Risk of going down the GIFT city route
Added to the above returns expectations, there’s another angle that Indians investing currently from India have to factor into investing in the US equity markets have to take into consideration. And that is the risk of not being able to invest relatively small SIP like amounts into the US market.
Since the RBI has capped the amount that Indian MFs can invest in foreign markets, most regular MFs are closed for fresh investments or at least the choice of funds has narrowed significantly.
On the other hand, if one chooses to circumvent this by investing via GIFT City, the issue is that most GIFT city funds require a minimum of USD 5000 i.e. nearly 5 lakhs. By being forced to invest 5 lakhs at a time & not being able to do SIPs for smaller amounts you are effectively being forced to invest very large sums into a market at an all time high since 1880s. That’s not a very good situation to be in at all.
Summary & solution
In summary, from a long term perspective, having some asset allocation to the US equity markets is always a good idea given it’s long term track record. However, given that the US markets are at their second highest valuation since the 1880s – second only to valuations prior to the dot com crash – one must be prepared for relatively low returns form the US over the next 10 years. There exists one more risk that Indian investors should be aware of. That is the fact that investing via the GIFT city route requires a minimum of nearly 5 lakhs. This means that you cannot invest small typical SIP like sums over a long time period. This increases the risk that a large chunk of your money might get invested at an all time high & crash thereafter.
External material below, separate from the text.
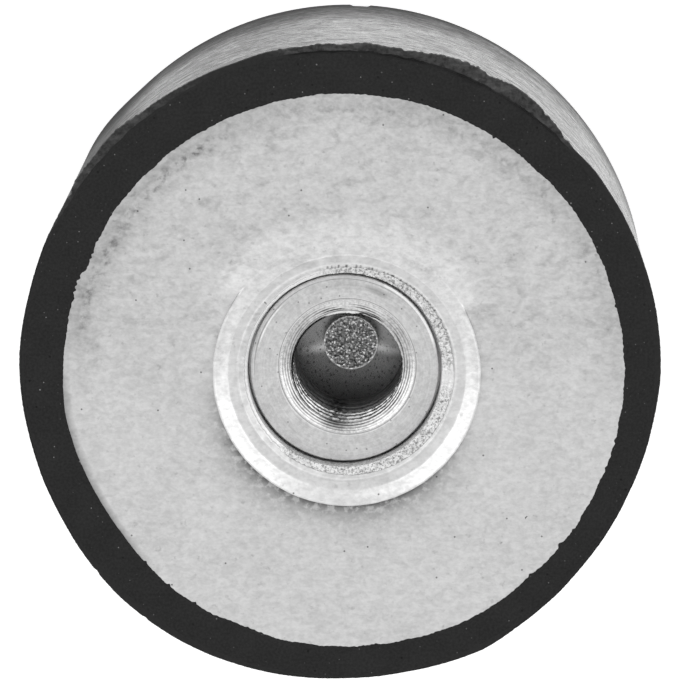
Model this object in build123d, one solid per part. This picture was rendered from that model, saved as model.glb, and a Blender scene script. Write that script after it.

Disclaimer: I am not a financial advisor. My articles are meant for people who are not savvy or well versed with personal finance and investing and find it difficult to grasp all the jargon typically used when discussing such topics. I hope to be able to demystify investing and make it as simple as possible for everyone. I’ve invested in Mutual funds for approx. 24 years. I’ve also been a diligent student of the subject of investing over the past 24 years learning & applying the writings of luminaries in the field. In these articles I’m merely sharing my experience & learning from that investing journey and the books of luminaries in the field in the hope that it might help others in some way. I am in no way directly or indirectly claiming to be a hot shot investor who has generated exceptional or even above average returns during my investment journey. However, I am quite confident that even if all you do is learn from my mistakes, educate yourself on sound investment principles & develop good financial habits you will benefit greatly. Please ensure that you consult a financial advisor before taking any decisions or actions concerning your personal finances or investments. I shall not be liable.